### Directions for this task:
Repeat the material exactly as it appears.
● ● ● ●
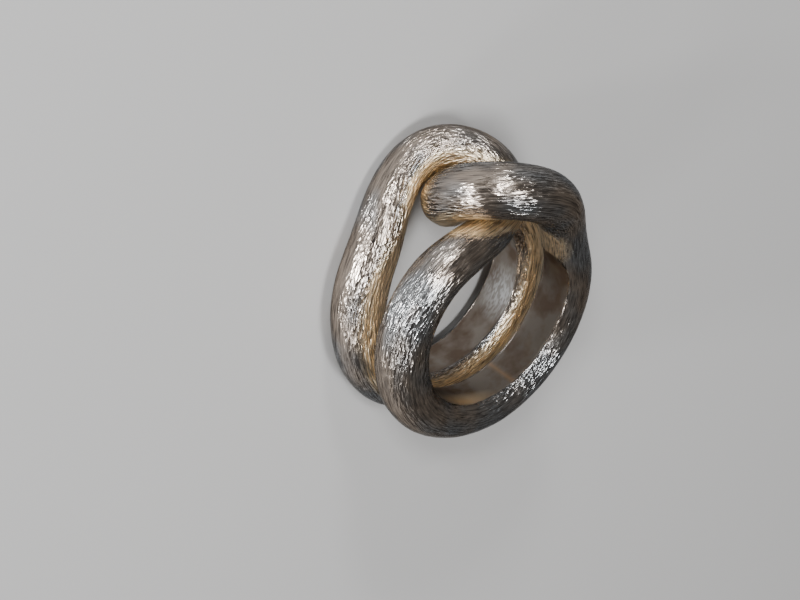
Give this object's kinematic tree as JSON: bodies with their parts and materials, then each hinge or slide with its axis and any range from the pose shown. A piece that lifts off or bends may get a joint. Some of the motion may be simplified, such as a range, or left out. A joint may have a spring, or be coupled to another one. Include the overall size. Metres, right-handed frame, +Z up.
{
  "type": "knot ring",
  "caption": "Finger ring of one thick round silver wire, folded double round the finger and hooked through itself in a knot on the front.",
  "frame": {"origin": "centre of the finger hole, halfway between the two bands", "axes": "+Z up as the ring lies on its side, the knot towards -Y, the upper band being the one nearer the viewer in the picture; the hole's axis leans 5.1 degrees from +Z, because the knot props the front up"},
  "size_m": [0.0269, 0.0321, 0.0167],
  "materials": {
    "silver": "forged and brushed sterling silver: fine strokes along the wire outside, satin in the turned finger hole, faint warm tarnish in the creases"
  },
  "bodies": {
    "root": {"knot_wire": "silver"}
  },
  "joints": []
}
● ● ● ●
### Response:
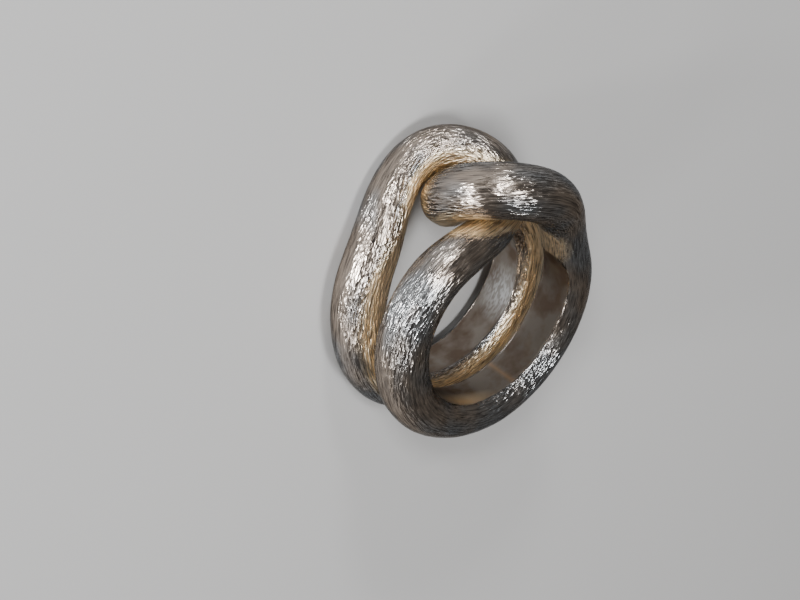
Give this object's kinematic tree as JSON: bodies with their parts and materials, then each hinge or slide with its axis and any range from the pose shown. A piece that lifts off or bends may get a joint. Some of the motion may be simplified, such as a range, or left out. A joint may have a spring, or be coupled to another one. Include the overall size. Metres, right-handed frame, +Z up.
{
  "type": "knot ring",
  "caption": "Finger ring of one thick round silver wire, folded double round the finger and hooked through itself in a knot on the front.",
  "frame": {"origin": "centre of the finger hole, halfway between the two bands", "axes": "+Z up as the ring lies on its side, the knot towards -Y, the upper band being the one nearer the viewer in the picture; the hole's axis leans 5.1 degrees from +Z, because the knot props the front up"},
  "size_m": [0.0269, 0.0321, 0.0167],
  "materials": {
    "silver": "forged and brushed sterling silver: fine strokes along the wire outside, satin in the turned finger hole, faint warm tarnish in the creases"
  },
  "bodies": {
    "root": {"knot_wire": "silver"}
  },
  "joints": []
}